[3D code data]
____

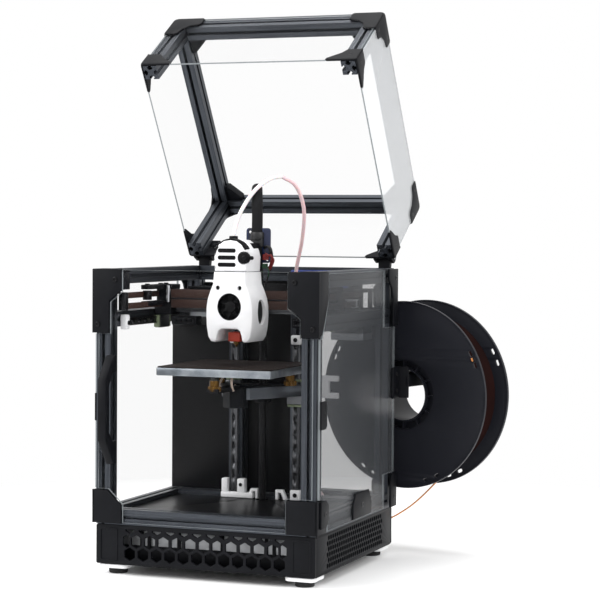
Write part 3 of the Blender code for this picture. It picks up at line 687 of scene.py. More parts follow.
# ---------------------------------------------------------------- linear rails
# Ground steel rails 7 mm wide stand on the Z posts, on the side beams and under the X beam, screwed down every
# 15 mm. Each carries a short ball carriage with green-grey end caps. White printed stops end the Z rails.
# A ground face is a darker grey metal, with fine lines along the rail.
ground_steel, tree, shader = surface("ground_rail_steel", "#5C5D60", 0.36, 0.95)
place = add_node(tree, "TexCoord", {})
grind = add_node(tree, "Mapping", {"Scale": (1500, 1500, 60)}, [("Vector", place.outputs["Object"])])
scratch = add_node(tree, "TexNoise", {"Scale": 1.0, "Detail": 2.0}, [("Vector", grind.outputs[0])])
bump = add_node(tree, "Bump", {"Strength": 0.1, "Distance": 0.0001}, [("Height", scratch.outputs[0])])
tree.links.new(bump.outputs[0], shader.inputs["Normal"])

RAIL = [(-3.5, 0), (-3.5, 1.5), (-2.9, 2.1), (-2.9, 3.1), (-3.5, 3.7), (-3.5, 4.9)]
RAIL_SECTION = RAIL + [(-a, b) for a, b in reversed(RAIL)]


def rail(name, facing, middle, turned, length, hole_axis, first, count):
    """A rail along one axis. turned maps its section's across and height; holes step 15 mm along it."""
    section = [turned(a, b) for a, b in RAIL_SECTION]
    bar = plate(name, [section], length, facing, middle, 0.15)
    holes = []
    for k in range(count):
        holes.append(rod("hole", first(k), 2.1, 7.0, hole_axis, 0, 16))
    return cut_by(bar, joined("holes", holes))


POST_FACE = 45.5
Z_RAIL = 34.2
z_rails = []
for side, sign in SIDES:
    x = sign * Z_RAIL
    z_rails.append(
        rail(
            f"z_rail_{side}", "XY", (x, POST_FACE, 143.0), lambda a, b: (a, -b - 0.05), 156.0, "Y",
            lambda k, x=x: (x, POST_FACE - 4.9, 68.0 + 15 * k), 11,
        )
    )
fitted(joined("z_rails", z_rails), ground_steel, "frame")
y_rails = []
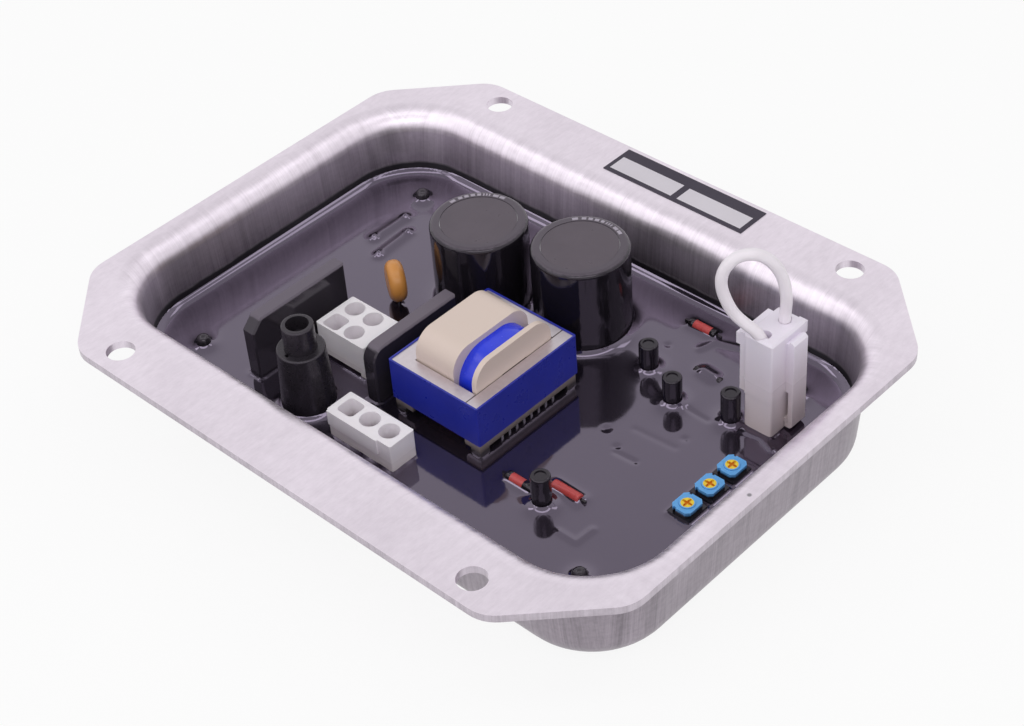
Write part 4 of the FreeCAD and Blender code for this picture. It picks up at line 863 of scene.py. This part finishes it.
def rim_bars():
    points, faces = [], []
    z = CAPACITOR_TOP + PRINT_LIFT
    for (cx, cy), print_start in zip(CAPACITOR_PLACES, PRINT_STARTS_DEG):
        for start, end in BAR_STEPS_DEG:
            first = len(points)
            for deg in (start, (start + end) / 2, end):
                angle = math.radians(print_start + deg)
                for radius in (BAR_INNER, BAR_OUTER):
                    points.append((cx + radius * math.cos(angle), cy + radius * math.sin(angle), z))
            faces += [(first, first + 1, first + 3, first + 2), (first + 2, first + 3, first + 5, first + 4)]
    pale = moulded("pale_print", (0.42, 0.38, 0.45), 0.5, 0.1)
    mesh_piece("capacitor_rim_bars", points, faces, pale, False)


rim_bars()


# Jumper wire: its ends are where its solid's are, and its loop departs from the solid's by up to
# 2 mm. The route is measured from the middle of the plug's top.

PLUG_TOP_PLACE = (63.0, 28.2, 40.5)
WIRE_DIAMETER = 2.8
WIRE_WAY = 3.7
WIRE_LOOP = (
    (0, WIRE_WAY, -11.5),
    (0, WIRE_WAY, -5.5),
    (0.3, 2.9, 1.1),
    (1.5, 2.0, 7.5),
    (0.8, 1.3, 13.8),
    (-1.0, -0.9, 18.9),
    (-3.4, -3.6, 21.2),
    (-6.0, -6.5, 20.9),
    (-7.8, -8.7, 18.2),
    (-8.4, -9.4, 13.8),
    (-7.2, -8.4, 8.3),
    (-5.6, -6.9, 4.1),
    (-0.3, -4.6, 0.2),
    (0, -WIRE_WAY, -5.5),
    (0, -WIRE_WAY, -11.5),
)


def jumper_wire():
    curve = bpy.data.curves.new("jumper_wire_loop", "CURVE")
    curve.dimensions = "3D"
    curve.bevel_depth = WIRE_DIAMETER / 2 * MM
    curve.bevel_resolution = 6
    curve.resolution_u = 10
    spline = curve.splines.new("NURBS")
    spline.points.add(len(WIRE_LOOP) - 1)
    route = [Vector(PLUG_TOP_PLACE) + Vector(step) for step in WIRE_LOOP]
    for point, place in zip(spline.points, route):
        point.co = (*(place * MM), 1)
    spline.order_u = 3
    spline.use_endpoint_u = True
    curve.materials.append(MATERIALS["white_wire"])
    wire = bpy.data.objects.new("jumper_wire_loop", curve)
    bpy.context.scene.collection.objects.link(wire)
    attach(wire, "root")
    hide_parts("jumper_wire")


jumper_wire()
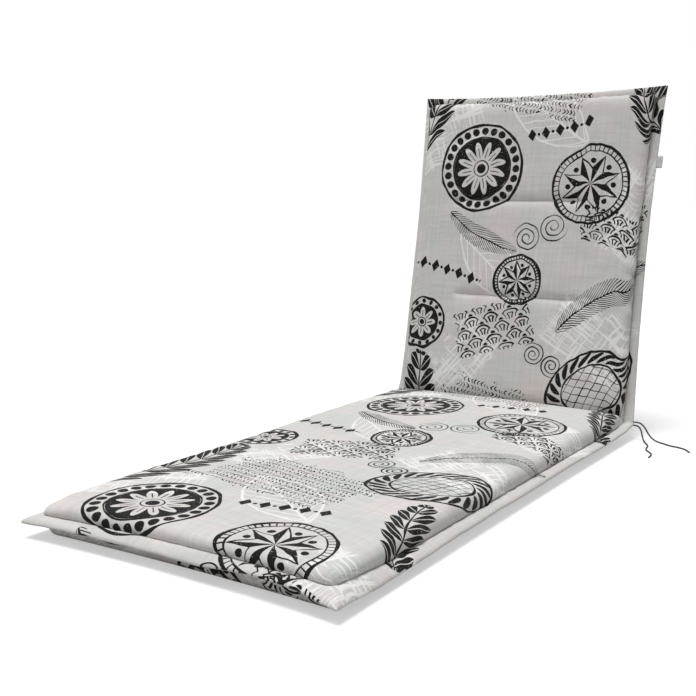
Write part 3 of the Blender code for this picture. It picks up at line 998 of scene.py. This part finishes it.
def smoothRoute(points, step):
    spots = [Vector(p) for p in points]
    padded = [2 * spots[0] - spots[1]] + spots + [2 * spots[-1] - spots[-2]]
    fine = []
    for before, start, end, after in zip(padded, padded[1:], padded[2:], padded[3:]):
        for k in range(16):
            t = k / 16
            bent = (2 * before - 5 * start + 4 * end - after) * t ** 2
            bent += (3 * start - before - 3 * end + after) * t ** 3
            fine.append(0.5 * (2 * start + (end - before) * t + bent))
    fine.append(spots[-1])
    travelled = [0.0]
    for start, end in zip(fine, fine[1:]):
        travelled.append(travelled[-1] + (end - start).length)
    count = round(travelled[-1] / step)
    route, at = [], 0
    for k in range(count + 1):
        wanted = travelled[-1] * k / count
        while at < len(fine) - 2 and travelled[at + 1] < wanted:
            at += 1
        span = travelled[at + 1] - travelled[at]
        route.append(fine[at].lerp(fine[at + 1], (wanted - travelled[at]) / span))
    return route, travelled[-1]


def tieCord():
    material, shader = principled("tie_cord", 0.8)
    tree = material.node_tree
    start = Wire(tree, None)
    flat = Vectors(tree, start.make("ShaderNodeUVMap", {"uv_map": "cord"}).socket)
    x, y, _ = flat.parts()
    # Painted shade: the plait's raised strands are painted lighter and its grooves darker, following the
    # cord's own relief, over a random fibre fuzz
    first = (x + y / tie["plait"]) * (2 * math.pi * 4)
    second = (x - y / tie["plait"]) * (2 * math.pi * 4)
    plaitShade = first.maths("SINE", first) * second.maths("SINE", second)
    fuzz = flat.scaled(40.0, 900.0).grain(1.0, 2.0)
    light = tuple(c * 2.1 for c in tie["colour"])
    colour = blended((plaitShade * 0.3 + fuzz).between(0.25, 0.85), tie["colour"], light)
    tree.links.new(colour.socket, shader.inputs["Base Color"])
    return material


def makeTie(name, node, route, material):
    corner = padPlace + Vector((pad["half"], pad["seatLength"], 0))
    path, length = smoothRoute([corner + Vector(p) for p in route], tie["ring"])
    bm = bmesh.new()
    radius = tie["diameter"] / 2
    ring = bmesh.ops.create_circle(bm, cap_ends=False, segments=tie["sides"], radius=radius)["verts"]
    flat = bm.loops.layers.uv.new("cord")
    angles = [2 * math.pi * k / tie["sides"] for k in range(tie["sides"])]
    order = sorted(ring, key=lambda v: math.atan2(v.co.y, v.co.x) % (2 * math.pi))
    edges = list({e for v in ring for e in v.link_edges})
    rings = [order]
    for k in range(1, len(path)):
        made = bmesh.ops.extrude_edge_only(bm, edges=edges)["geom"]
        edges = [g for g in made if isinstance(g, bmesh.types.BMEdge) and all(v in made for v in g.verts)]
        matched = []
        for old in rings[-1]:
            matched.append(next(e.other_vert(old) for e in old.link_edges
                                if e.other_vert(old) in made and e.other_vert(old) not in rings[-1]))
        rings.append(matched)
    side = Vector((0, 0, 1))
    for k, verts in enumerate(rings):
        ahead = path[min(k + 1, len(path) - 1)] - path[max(k - 1, 0)]
        ahead.normalize()
        side = (side - ahead * side.dot(ahead)).normalized()
        other = ahead.cross(side)
        run = length * k / (len(rings) - 1)
        for angle, vertex in zip(angles, verts):
            share = angle / (2 * math.pi)
            turn = run / tie["plait"]
            lump = math.sin(2 * math.pi * 4 * (share + turn)) * math.sin(2 * math.pi * 4 * (share - turn))
            out = radius - tie["relief"] * (1 - lump)
            vertex.co = path[k] + (side * math.cos(angle) + other * math.sin(angle)) * out
    for verts in (rings[0], rings[-1]):
        bm.faces.new(verts)
    bmesh.ops.recalc_face_normals(bm, faces=bm.faces[:])
    where = {vertex: (i / tie["sides"], length * k / (len(rings) - 1))
             for k, verts in enumerate(rings) for i, vertex in enumerate(verts)}
    for face in bm.faces:
        spots = [where[loop.vert] for loop in face.loops]
        wraps = max(s[0] for s in spots) - min(s[0] for s in spots) > 0.5
        for loop, (around, run) in zip(face.loops, spots):
            loop[flat].uv = (around + 1 if wraps and around < 0.5 else around, run)
    piece = finished(bm, name, node, material)
    [tuple(p) for p in path[::6] + [path[-1]]]
    print(name, "length", round(length, 4))
    return piece


def makeCamera():
    camera = bpy.data.cameras.new("view")
    camera.lens = studio["lens"]
    camera.sensor_width = studio["sensor"]
    camera.clip_start = 0.02
    eye = bpy.data.objects.new("view", camera)
    eye.location = padPlace + Vector(studio["cameraPlace"]) + Vector((0, 0, pad["underside"]))
    eye.rotation_euler = Euler([math.radians(a) for a in studio["cameraTurn"]])
    bpy.context.scene.collection.objects.link(eye)
    bpy.context.scene.camera = eye
    print("camera at", tuple(round(v, 4) for v in eye.location))


lights = [
    {"name": "key", "kind": "SUN", "from": (-0.3, -0.55, 4.2), "to": (0, 0, 0), "angle": 22, "power": 2.48},
    {"name": "window", "kind": "AREA", "from": (-1.5, -0.9, 2.2), "to": (0, 0.1, 0.1), "size": 1.4,
     "power": 3.0},
]


def makeStudio():
    bm = bmesh.new()
    bmesh.ops.create_grid(bm, x_segments=1, y_segments=1, size=studio["floorSize"] / 2)
    mesh = bpy.data.meshes.new("floor")
    bm.to_mesh(mesh)
    bm.free()
    material, shader = principled("floor", 0.9)
    seen = Wire(material.node_tree, None).make("ShaderNodeLightPath")
    pale = blended(seen, studio["floorBounce"], studio["floorColour"])
    glow = blended(seen, (0, 0, 0), studio["floorGlow"])
    material.node_tree.links.new(pale.socket, shader.inputs["Base Color"])
    material.node_tree.links.new(glow.socket, shader.inputs["Emission Color"])
    shader.inputs["Emission Strength"].default_value = 1.0
    mesh.materials.append(material)
    floor = bpy.data.objects.new("floor", mesh)
    bpy.context.scene.collection.objects.link(floor)
    for entry in lights:
        light = bpy.data.lights.new(entry["name"], entry["kind"])
        light.energy = entry["power"]
        if entry["kind"] == "SUN":
            light.angle = math.radians(entry["angle"])
        else:
            light.size = entry["size"]
        holder = bpy.data.objects.new(entry["name"], light)
        holder.location = entry["from"]
        aim = Vector(entry["to"]) - Vector(entry["from"])
        holder.rotation_euler = aim.to_track_quat("-Z", "Y").to_euler()
        bpy.context.scene.collection.objects.link(holder)
    # The backdrop shows white, and lights the room more dimly than it looks
    world = bpy.data.worlds.new("studio")
    world.use_nodes = True
    tree = world.node_tree
    sky = tree.nodes["Background"]
    sky.inputs["Color"].default_value = (*studio["worldColour"], 1)
    start = Wire(tree, None)
    seen = start.make("ShaderNodeLightPath")
    strength = seen * (studio["backdrop"] - studio["worldStrength"]) + studio["worldStrength"]
    tree.links.new(strength.socket, sky.inputs["Strength"])
    bpy.context.scene.world = world
    bpy.context.scene.view_settings.view_transform = "Standard"
    bpy.context.scene.view_settings.look = "None"
    print("studio ready")


makeCamera()
tieMaterial = tieCord()
lowerTie = makeTie("lower_tie_cord", "lower_tie", lowerRoute, tieMaterial)
upperTie = makeTie("upper_tie_cord", "upper_tie", upperRoute, tieMaterial)
makeStudio()
cushion = makeCushion()
sideTab = makeLabel()
quiltStitches = makeStitches()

____

* _To be done_:
Find and copy every line in the entries above where the string "finishes" occurs.

* _Result_:
Write part 4 of the FreeCAD and Blender code for this picture. It picks up at line 863 of scene.py. This part finishes it.
Write part 3 of the Blender code for this picture. It picks up at line 998 of scene.py. This part finishes it.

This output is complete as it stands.